A longtime local government worker is fired after she cooperates with an investigation of sexual harassment allegations against a high-ranking official. The Supreme Court said Friday it will decide whether federal civil rights law protects employees from such retaliation.
The justices agreed to review claims by Vicky Crawford, who was fired in 2003 after more than 30 years as an employee of the school system for Nashville, Tenn., and Davidson County.
Months earlier, investigators interviewed Crawford about the school district's director of employee relations, Gene Hughes, and Crawford told them Hughes had sexually harassed her and other employees.
The investigation found Hughes had acted inappropriately, but did not recommend that he been disciplined.
Instead, Crawford learned she faced charges of irregularities in her job as payroll coordinator, and she was fired. Crawford then filed a federal lawsuit claiming she had been dismissed in retaliation for alleging harassment by Hughes.

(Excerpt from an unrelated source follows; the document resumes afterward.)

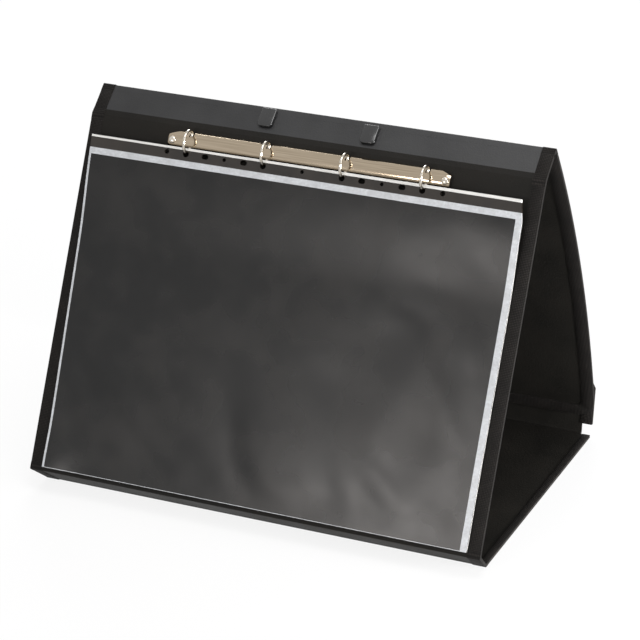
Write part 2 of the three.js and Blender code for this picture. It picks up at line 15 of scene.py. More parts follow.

A U.S. district judge and a three-judge panel of the 6th U.S. Circuit Court of Appeals dismissed the suit. The courts said the anti-retaliation provision of Title VII of the 1964 Civil Rights Act did not apply to Crawford because she didn't raise harassment claims on her own but merely responded to investigators' questions.
The Bush administration is supporting Crawford. "Internal investigations are an integral aspect of Title VII and there is no reason to leave cooperating witnesses unprotected," said Solicitor General Paul Clement.
The justices also will review a separate case involving age-discrimination claims filed by former workers at the Knolls Atomic Power Lab.